British PM breaks holiday after apparent US journalist execution

British PM breaks holiday after apparent US journalist execution

LONDON - British Prime Minister David Cameron broke off his holiday Wednesday for talks on the threat posed by Islamic State jihadists following the "shocking and depraved" apparent beheading of US journalist James Foley.

Cameron was returning to his Downing Street office in London to discuss the situation in Iraq and Syria as experts worked on trying to identify the executioner in the beheading video, who spoke with a British accent.

"If true, the murder of James Foley is shocking and depraved. I will today chair meetings on the situation in Iraq/Syria," Cameron said on Twitter.

The video posted Tuesday on the Internet showed a masked militant beheading a man resembling Foley, who has been missing since he was seized in Syria in November 2012.

Downing Street said in a statement that Cameron would meet with Foreign Secretary Philip Hammond and other senior officials "to discuss the situation in Iraq and Syria and the threat posed by ISIL (Islamic State) terrorists".

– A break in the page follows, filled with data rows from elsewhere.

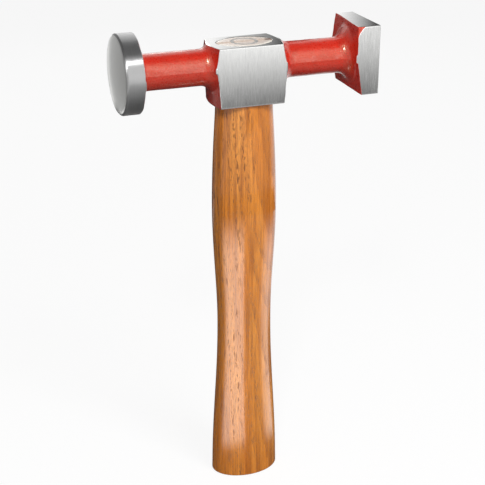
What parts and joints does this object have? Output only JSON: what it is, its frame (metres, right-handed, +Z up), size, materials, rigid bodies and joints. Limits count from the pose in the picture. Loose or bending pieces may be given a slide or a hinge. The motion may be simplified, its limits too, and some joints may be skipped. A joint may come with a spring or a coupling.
{
  "type": "planishing hammer",
  "caption": "Planishing hammer: a forged steel head with a crowned round face and a flat square face, wedged on an oval wooden handle.",
  "frame": {"origin": "centre of the handle's butt", "axes": "+Z up the handle to the head, +X along the head to the square face, -X to the round face"},
  "size_m": [0.1351, 0.04, 0.257],
  "materials": {
    "enamelled_steel": "gloss red enamel over the forged surface; the block's sides and top, the square plate's edges and both faces are bare ground steel",
    "lacquered_hickory": "clear gloss lacquer",
    "wedge_wood": "end grain, sawn flush",
    "wedge_steel": "ground flush"
  },
  "bodies": {
    "root": {"hammer_head": "enamelled_steel", "handle": "lacquered_hickory", "wooden_wedge": "wedge_wood", "ring_wedge": "wedge_steel"}
  },
  "joints": []
}
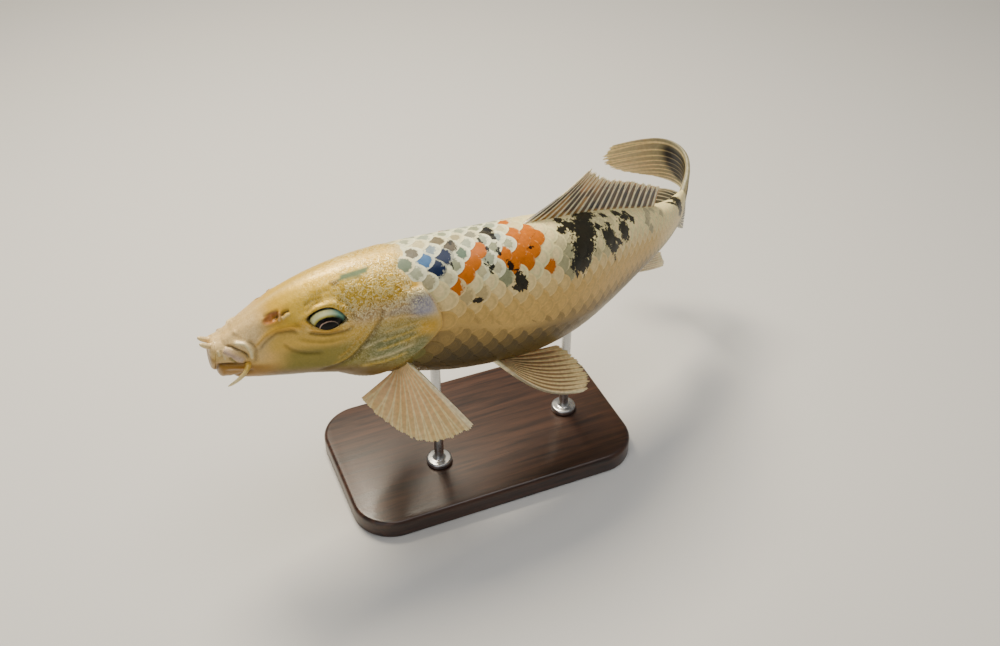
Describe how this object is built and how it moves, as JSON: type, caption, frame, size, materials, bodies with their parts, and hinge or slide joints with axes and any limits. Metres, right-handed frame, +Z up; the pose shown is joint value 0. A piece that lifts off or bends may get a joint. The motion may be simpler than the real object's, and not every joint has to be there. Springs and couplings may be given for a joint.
{
  "type": "koi carp display model",
  "caption": "Still, life-size koi carp in a turning swim, with spread fins and a curled tail, held on two rods over a flat base.",
  "frame": {"origin": "centre of the underside of the stand's base", "axes": "+Z up, the head points along -X, the fish's left flank faces -Y and its tail swings toward +Y"},
  "size_m": [0.4172, 0.2278, 0.2246],
  "materials": {
    "skin": "wet scaled skin, cream and peach with black, orange and grey marks",
    "lips": "smooth soft skin of the mouth and feelers",
    "gill_bone": "golden, wrinkled skin over the bone of the gill cover",
    "eye": "clear polished eye with a pale metallic rim",
    "fin": "thin web on pale rays, with dark streaks",
    "stand_wood": "dark stained, satin",
    "stand_steel": "brushed"
  },
  "bodies": {
    "root": {"head": "skin", "trunk_front": "skin", "trunk_rear": "skin", "tail_peduncle": "skin", "upper_jaw": "lips", "lower_jaw": "lips", "barbel_front_left": "lips", "barbel_front_right": "lips", "barbel_rear_left": "lips", "barbel_rear_right": "lips", "gill_cover_left": "gill_bone", "gill_cover_right": "gill_bone", "eye_left": "eye", "eye_right": "eye", "dorsal_fin": "fin", "anal_fin": "fin", "caudal_fin_upper": "fin", "caudal_fin_lower": "fin", "pectoral_fin_left": "fin", "pectoral_fin_right": "fin", "pelvic_fin_left": "fin", "pelvic_fin_right": "fin", "stand_base": "stand_wood", "stand_rod_front": "stand_steel", "stand_rod_rear": "stand_steel"}
  },
  "joints": []
}
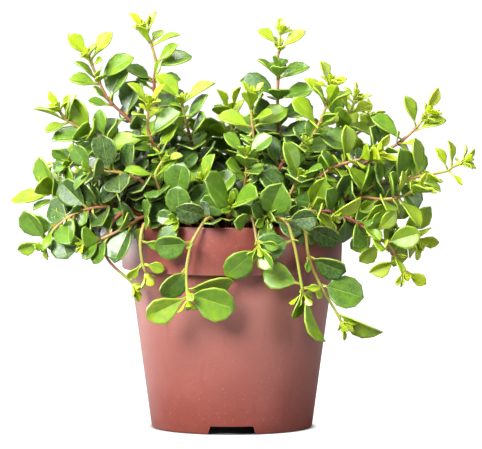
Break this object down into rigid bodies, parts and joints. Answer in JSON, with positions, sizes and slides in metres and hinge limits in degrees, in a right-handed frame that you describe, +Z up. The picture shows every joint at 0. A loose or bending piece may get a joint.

Wednesday was to have been the second day of the prime minister's break in Cornwall, southwest England.

Hammond voiced his "absolute horror" at the apparent beheading, which he said is "just is one more example in a catalogue of brutality by this organisation," referring to IS.

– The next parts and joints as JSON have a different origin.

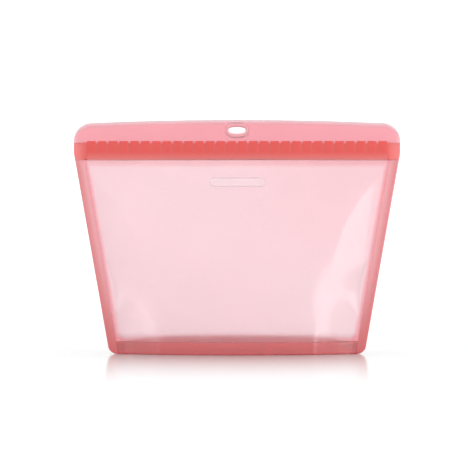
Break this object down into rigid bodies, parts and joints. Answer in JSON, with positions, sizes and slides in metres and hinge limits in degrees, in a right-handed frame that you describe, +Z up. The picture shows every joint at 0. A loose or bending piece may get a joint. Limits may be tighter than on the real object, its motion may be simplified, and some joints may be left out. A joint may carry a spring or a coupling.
{
  "type": "reusable silicone bag",
  "caption": "Stand-up reusable food storage bag in translucent silicone, with a press-together zip across its wide mouth, two pull lips, a hanging slot and a folding base.",
  "frame": {"origin": "middle of the footprint at the height of the surface the bag stands on", "axes": "+X along the mouth, to the right as the front wall is seen; +Y from the front wall to the back wall; +Z up"},
  "size_m": [0.27, 0.077, 0.193],
  "materials": {
    "translucent_wall": "translucent, soft satin",
    "dense_border": "translucent, soft satin, thicker",
    "lip_pink": "translucent, soft satin",
    "zip_red": "satin"
  },
  "bodies": {
    "foot": {"front_base_rim": "dense_border", "back_base_rim": "dense_border", "front_gusset": "translucent_wall", "back_gusset": "translucent_wall", "left_gusset_corner": "dense_border", "right_gusset_corner": "dense_border", "left_side_seam": "dense_border", "right_side_seam": "dense_border", "left_zip_end": "zip_red", "right_zip_end": "zip_red"},
    "front_wall": {"front_panel": "translucent_wall", "front_badge": "translucent_wall", "front_zip_band": "zip_red", "front_grip_ribs": "zip_red", "upper_zip_bead": "zip_red", "lower_zip_bead": "zip_red", "front_lip": "lip_pink", "front_slot_collar": "lip_pink"},
    "back_wall": {"back_panel": "translucent_wall", "back_zip_band": "zip_red", "back_grip_ribs": "zip_red", "upper_zip_channel": "zip_red", "lower_zip_channel": "zip_red", "back_lip": "lip_pink", "back_slot_collar": "lip_pink"},
    "crease": {"gusset_fold": "dense_border"}
  },
  "joints": [
    {"name": "front_opens", "type": "hinge", "parent": "foot", "child": "front_wall", "pos_m": [0, -0.0385, 0.0104], "axis": [1, 0, 0], "range_deg": [0, 11]},
    {"name": "back_opens", "type": "hinge", "parent": "foot", "child": "back_wall", "pos_m": [0, 0.0385, 0.0104], "axis": [1, 0, 0], "range_deg": [-11, 0]},
    {"name": "base_folds", "type": "slide", "parent": "foot", "child": "crease", "axis": [0, 0, 1], "range_m": [0, 0.028]}
  ],
  "couplings": [
    {"joint": "back_opens", "follows": "front_opens", "ratio": -1}
  ]
}
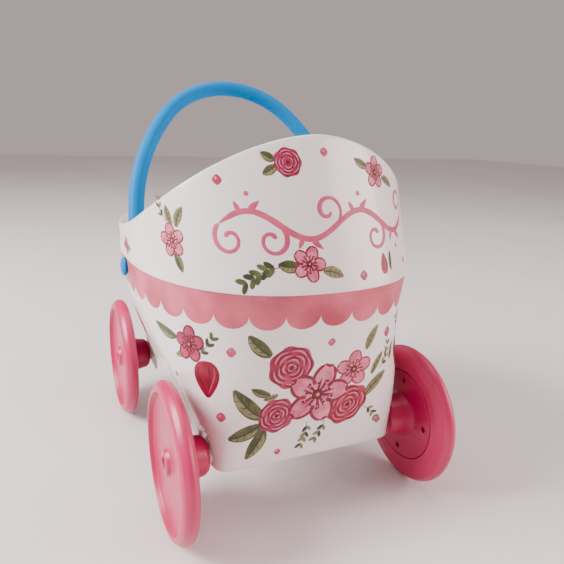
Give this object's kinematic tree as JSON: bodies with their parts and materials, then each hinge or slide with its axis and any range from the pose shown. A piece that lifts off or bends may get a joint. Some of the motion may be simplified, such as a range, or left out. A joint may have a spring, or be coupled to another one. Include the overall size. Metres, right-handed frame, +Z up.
{
  "type": "doll stroller",
  "caption": "Toy pram for dolls: tapered moulded tub with a tall curved hood, an arched handle that swings, and four wheels on steel axles.",
  "frame": {"origin": "on the ground, midway between the two axles and the two sides", "axes": "+Z up, +Y from the hood end towards the person who pushes, +X across to the stroller's right as seen from its hood end"},
  "size_m": [0.299, 0.414, 0.4252],
  "materials": {
    "white_shell": "glossy moulded, with painted ornament",
    "wheel_pink": "glossy moulded",
    "handle_blue": "satin moulded",
    "axle_steel": "drawn rod",
    "nut_steel": "pressed",
    "screw_steel": "zinc plated",
    "washer_nylon": "natural"
  },
  "bodies": {
    "chassis": {"axle_washer_front_left": "washer_nylon", "axle_washer_front_right": "washer_nylon", "axle_washer_rear_left": "washer_nylon", "axle_washer_rear_right": "washer_nylon", "end_nut_front_left": "nut_steel", "end_nut_front_right": "nut_steel", "end_nut_rear_left": "nut_steel", "end_nut_rear_right": "nut_steel", "front_axle": "axle_steel", "hood": "white_shell", "hood_screws": "screw_steel", "rear_axle": "axle_steel", "tub": "white_shell"},
    "handle": {"handle": "handle_blue", "pivot_plug_left": "handle_blue", "pivot_plug_right": "handle_blue", "pivot_screw_left": "screw_steel", "pivot_screw_right": "screw_steel"},
    "wheel_front_left": {"wheel_shell_front_left": "wheel_pink", "wheel_disc_front_left": "wheel_pink", "wheel_screws_front_left": "screw_steel"},
    "wheel_front_right": {"wheel_shell_front_right": "wheel_pink", "wheel_disc_front_right": "wheel_pink", "wheel_screws_front_right": "screw_steel"},
    "wheel_rear_left": {"wheel_shell_rear_left": "wheel_pink", "wheel_disc_rear_left": "wheel_pink", "wheel_screws_rear_left": "screw_steel"},
    "wheel_rear_right": {"wheel_shell_rear_right": "wheel_pink", "wheel_disc_rear_right": "wheel_pink", "wheel_screws_rear_right": "screw_steel"}
  },
  "joints": [
    {"name": "front_left_spin", "type": "hinge", "parent": "chassis", "child": "wheel_front_left", "pos_m": [-0.1315, -0.132, 0.075], "axis": [1, 0, 0], "continuous": true},
    {"name": "front_right_spin", "type": "hinge", "parent": "chassis", "child": "wheel_front_right", "pos_m": [0.1315, -0.132, 0.075], "axis": [1, 0, 0], "continuous": true},
    {"name": "rear_left_spin", "type": "hinge", "parent": "chassis", "child": "wheel_rear_left", "pos_m": [-0.1315, 0.132, 0.075], "axis": [1, 0, 0], "continuous": true},
    {"name": "rear_right_spin", "type": "hinge", "parent": "chassis", "child": "wheel_rear_right", "pos_m": [0.1315, 0.132, 0.075], "axis": [1, 0, 0], "continuous": true},
    {"name": "handle_swing", "type": "hinge", "parent": "chassis", "child": "handle", "pos_m": [0, 0.005, 0.228], "axis": [1, 0, 0], "range_deg": [-30, 64]}
  ]
}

He said "atrocities" carried out by IS as it has seized swathes of territory in Iraq and Syria were driving the international community's efforts to support Iraqis and Kurds in pushing back against the "evil organisation".

Brits 'most vicious fighters'

He also said the apparent attack showed the security threat posed by European extremists fighting with IS if they attempted to return home.

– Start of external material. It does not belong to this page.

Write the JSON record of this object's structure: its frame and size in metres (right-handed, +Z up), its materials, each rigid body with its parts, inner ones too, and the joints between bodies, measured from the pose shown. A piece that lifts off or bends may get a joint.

The masked executioner in the video speaks English with a British accent.

"On the face of it, it appears to have been a British person. We'll have to do some more analysis to make quite certain that that is the case," Hammond said.

Around 400 Britons are believed to have gone to Syria over the last two years.

Cameron on Sunday said Britain would send military support to forces fighting IS, warning that not acting could allow the "terrorist movement" to "target us on the streets of Britain".

Hammond said there were already "significant" numbers of British nationals in Syria and an increasing number in Iraq, which could pose a "direct threat to our own national security" if they seek to return with the "tradecraft" they have learnt in those conflicts.

British extremists are among the "most vicious and vociferous fighters" in the IS ranks, said Shiraz Maher, an expert on jihadism.

Maher, a senior research fellow at the International Centre for the Study of Radicalisation at King's College London, said they had been operating as suicide bombers and executioners.

"Foreign fighters going out to Syria are not going out there to be backseat riders. They are going out to be full participants in the war, to be at the forefront of the conflict," he told AFP.

He said he and his colleagues were "fairly satisfied that it's a Brit" in the video "due to the colloquialisms" used, as well the accent.

"We have a database of several hundred fighters in Syria and myself and my colleagues are frantically looking through it to try to pin him down," he added.